> _Problem_: Which lines in the material below contain the word "moves"? Copy each of them.

> _Raw data_:
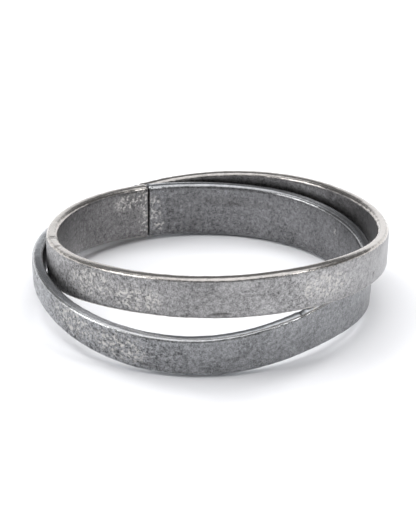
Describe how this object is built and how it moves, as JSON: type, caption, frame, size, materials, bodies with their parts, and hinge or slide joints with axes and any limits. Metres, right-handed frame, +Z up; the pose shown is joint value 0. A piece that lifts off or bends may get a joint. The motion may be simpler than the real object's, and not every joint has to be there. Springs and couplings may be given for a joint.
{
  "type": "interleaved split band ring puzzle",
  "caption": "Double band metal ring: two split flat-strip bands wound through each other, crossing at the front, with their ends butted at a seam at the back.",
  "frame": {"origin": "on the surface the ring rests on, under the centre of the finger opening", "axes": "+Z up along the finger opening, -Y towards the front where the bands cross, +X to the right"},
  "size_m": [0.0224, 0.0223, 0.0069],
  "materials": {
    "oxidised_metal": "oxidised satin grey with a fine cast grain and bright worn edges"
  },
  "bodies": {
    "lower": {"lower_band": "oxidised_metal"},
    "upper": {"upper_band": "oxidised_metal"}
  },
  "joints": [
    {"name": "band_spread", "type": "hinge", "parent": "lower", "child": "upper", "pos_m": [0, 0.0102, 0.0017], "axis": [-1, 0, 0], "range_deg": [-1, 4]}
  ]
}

--

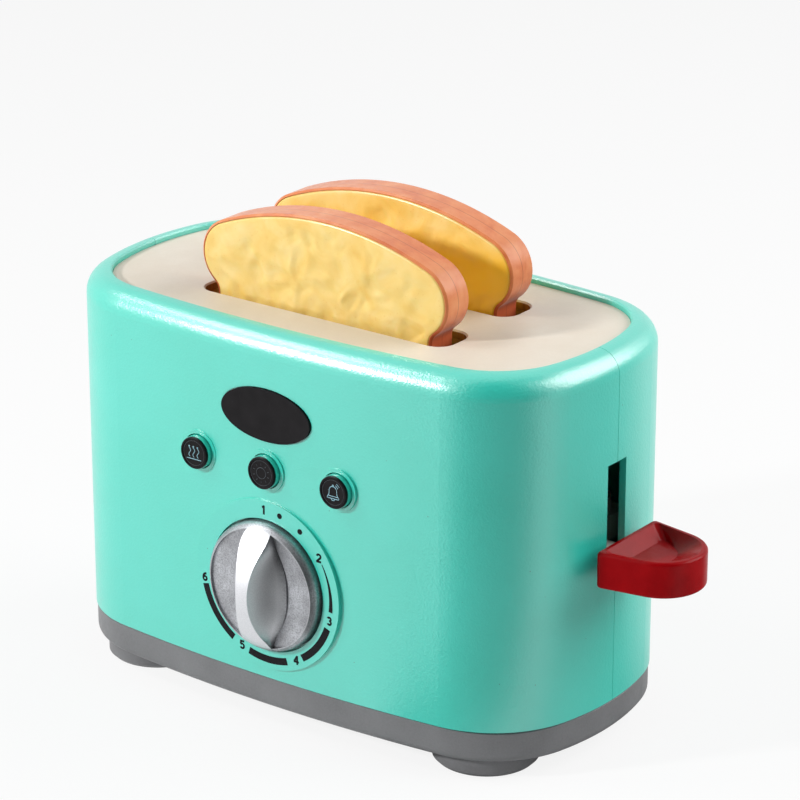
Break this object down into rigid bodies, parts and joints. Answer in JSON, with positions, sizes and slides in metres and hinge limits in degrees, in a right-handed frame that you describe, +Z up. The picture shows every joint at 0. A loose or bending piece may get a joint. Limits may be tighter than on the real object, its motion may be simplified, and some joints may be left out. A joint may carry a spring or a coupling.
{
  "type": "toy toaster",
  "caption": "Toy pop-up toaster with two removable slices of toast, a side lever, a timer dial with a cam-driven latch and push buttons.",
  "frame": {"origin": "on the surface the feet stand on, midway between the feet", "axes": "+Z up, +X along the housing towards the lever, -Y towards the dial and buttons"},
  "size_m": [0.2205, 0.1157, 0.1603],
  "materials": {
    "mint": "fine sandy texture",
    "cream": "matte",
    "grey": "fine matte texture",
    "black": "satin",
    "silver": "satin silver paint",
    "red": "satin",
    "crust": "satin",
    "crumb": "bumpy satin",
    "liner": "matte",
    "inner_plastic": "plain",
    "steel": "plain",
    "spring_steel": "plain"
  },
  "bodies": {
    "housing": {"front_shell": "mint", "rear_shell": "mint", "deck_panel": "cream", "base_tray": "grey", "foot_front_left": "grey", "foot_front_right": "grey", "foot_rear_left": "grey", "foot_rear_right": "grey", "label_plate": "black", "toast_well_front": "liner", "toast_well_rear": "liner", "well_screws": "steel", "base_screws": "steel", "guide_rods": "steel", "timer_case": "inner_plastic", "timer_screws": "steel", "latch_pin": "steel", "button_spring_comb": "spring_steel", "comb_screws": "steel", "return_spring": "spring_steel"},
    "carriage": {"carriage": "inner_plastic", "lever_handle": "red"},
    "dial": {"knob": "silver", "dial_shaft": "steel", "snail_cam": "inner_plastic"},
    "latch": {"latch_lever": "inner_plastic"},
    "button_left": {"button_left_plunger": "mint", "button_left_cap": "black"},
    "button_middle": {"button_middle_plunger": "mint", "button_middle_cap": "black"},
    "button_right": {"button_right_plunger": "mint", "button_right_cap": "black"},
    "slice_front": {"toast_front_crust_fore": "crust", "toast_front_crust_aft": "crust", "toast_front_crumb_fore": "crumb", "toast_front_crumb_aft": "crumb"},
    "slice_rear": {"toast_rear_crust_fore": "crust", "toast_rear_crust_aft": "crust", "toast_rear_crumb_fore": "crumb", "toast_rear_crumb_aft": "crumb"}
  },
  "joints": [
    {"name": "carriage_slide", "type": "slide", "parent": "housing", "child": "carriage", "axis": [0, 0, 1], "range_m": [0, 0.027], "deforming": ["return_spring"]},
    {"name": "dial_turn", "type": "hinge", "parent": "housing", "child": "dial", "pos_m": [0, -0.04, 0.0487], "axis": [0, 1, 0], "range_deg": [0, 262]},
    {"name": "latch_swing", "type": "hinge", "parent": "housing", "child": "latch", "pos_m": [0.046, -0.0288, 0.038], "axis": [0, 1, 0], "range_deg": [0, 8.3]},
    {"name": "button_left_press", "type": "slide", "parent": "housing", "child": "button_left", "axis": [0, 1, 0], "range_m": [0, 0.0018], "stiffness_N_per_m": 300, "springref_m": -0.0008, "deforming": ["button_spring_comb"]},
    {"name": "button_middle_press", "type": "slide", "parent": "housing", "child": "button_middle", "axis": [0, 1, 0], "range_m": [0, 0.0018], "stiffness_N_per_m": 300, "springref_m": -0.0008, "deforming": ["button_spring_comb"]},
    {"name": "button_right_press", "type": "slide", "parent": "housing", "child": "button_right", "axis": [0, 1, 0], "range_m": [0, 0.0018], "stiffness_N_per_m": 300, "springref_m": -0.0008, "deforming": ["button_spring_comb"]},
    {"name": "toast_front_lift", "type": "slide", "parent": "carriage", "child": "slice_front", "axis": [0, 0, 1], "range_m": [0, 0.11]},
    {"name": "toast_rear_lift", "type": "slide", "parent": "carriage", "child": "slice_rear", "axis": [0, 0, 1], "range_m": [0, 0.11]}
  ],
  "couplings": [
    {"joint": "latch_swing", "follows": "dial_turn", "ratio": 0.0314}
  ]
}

* * *

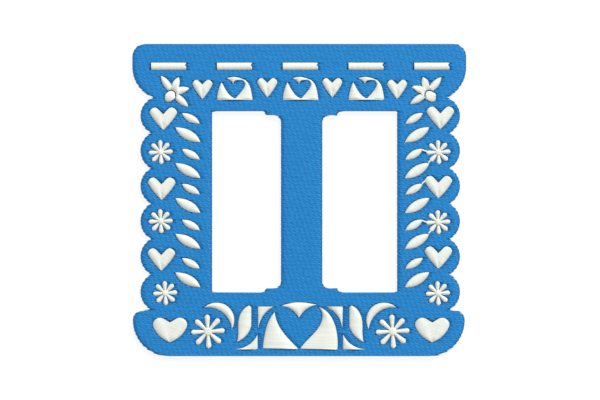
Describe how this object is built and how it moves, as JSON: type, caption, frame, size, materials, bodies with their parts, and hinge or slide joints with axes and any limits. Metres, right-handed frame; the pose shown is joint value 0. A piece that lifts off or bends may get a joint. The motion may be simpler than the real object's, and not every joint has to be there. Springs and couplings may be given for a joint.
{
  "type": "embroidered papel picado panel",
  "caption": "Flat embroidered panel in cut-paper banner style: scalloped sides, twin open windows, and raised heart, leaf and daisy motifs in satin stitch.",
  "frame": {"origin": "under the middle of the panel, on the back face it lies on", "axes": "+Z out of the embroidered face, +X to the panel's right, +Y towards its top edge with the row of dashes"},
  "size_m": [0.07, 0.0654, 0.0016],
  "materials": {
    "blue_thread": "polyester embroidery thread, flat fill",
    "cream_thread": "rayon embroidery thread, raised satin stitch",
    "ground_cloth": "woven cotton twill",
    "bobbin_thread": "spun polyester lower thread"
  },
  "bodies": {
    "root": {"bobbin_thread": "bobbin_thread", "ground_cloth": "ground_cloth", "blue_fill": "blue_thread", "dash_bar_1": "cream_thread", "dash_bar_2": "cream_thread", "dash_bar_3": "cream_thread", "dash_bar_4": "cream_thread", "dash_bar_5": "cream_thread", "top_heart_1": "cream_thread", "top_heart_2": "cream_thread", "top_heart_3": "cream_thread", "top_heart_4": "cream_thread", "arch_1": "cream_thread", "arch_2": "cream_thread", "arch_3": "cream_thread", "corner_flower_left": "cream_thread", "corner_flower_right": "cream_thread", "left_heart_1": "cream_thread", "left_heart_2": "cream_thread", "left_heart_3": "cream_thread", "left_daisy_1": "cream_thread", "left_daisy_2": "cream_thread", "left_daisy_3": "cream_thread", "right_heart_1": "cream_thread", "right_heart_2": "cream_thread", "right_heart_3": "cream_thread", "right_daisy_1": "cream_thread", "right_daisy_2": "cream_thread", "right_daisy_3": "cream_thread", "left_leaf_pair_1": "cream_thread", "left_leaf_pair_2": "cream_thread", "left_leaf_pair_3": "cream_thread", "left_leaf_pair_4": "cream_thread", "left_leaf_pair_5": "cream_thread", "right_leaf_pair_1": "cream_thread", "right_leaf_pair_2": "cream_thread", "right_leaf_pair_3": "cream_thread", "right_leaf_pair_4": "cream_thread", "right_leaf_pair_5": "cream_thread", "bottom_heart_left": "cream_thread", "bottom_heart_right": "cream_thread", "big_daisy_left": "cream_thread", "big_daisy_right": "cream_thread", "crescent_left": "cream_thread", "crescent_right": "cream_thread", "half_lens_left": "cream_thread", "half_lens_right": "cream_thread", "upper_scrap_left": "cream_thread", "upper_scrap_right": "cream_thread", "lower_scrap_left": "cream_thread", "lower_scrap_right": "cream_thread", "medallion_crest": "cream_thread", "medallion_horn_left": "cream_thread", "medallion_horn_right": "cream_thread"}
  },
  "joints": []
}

> _Task result_:
Describe how this object is built and how it moves, as JSON: type, caption, frame, size, materials, bodies with their parts, and hinge or slide joints with axes and any limits. Metres, right-handed frame, +Z up; the pose shown is joint value 0. A piece that lifts off or bends may get a joint. The motion may be simpler than the real object's, and not every joint has to be there. Springs and couplings may be given for a joint.
Describe how this object is built and how it moves, as JSON: type, caption, frame, size, materials, bodies with their parts, and hinge or slide joints with axes and any limits. Metres, right-handed frame; the pose shown is joint value 0. A piece that lifts off or bends may get a joint. The motion may be simpler than the real object's, and not every joint has to be there. Springs and couplings may be given for a joint.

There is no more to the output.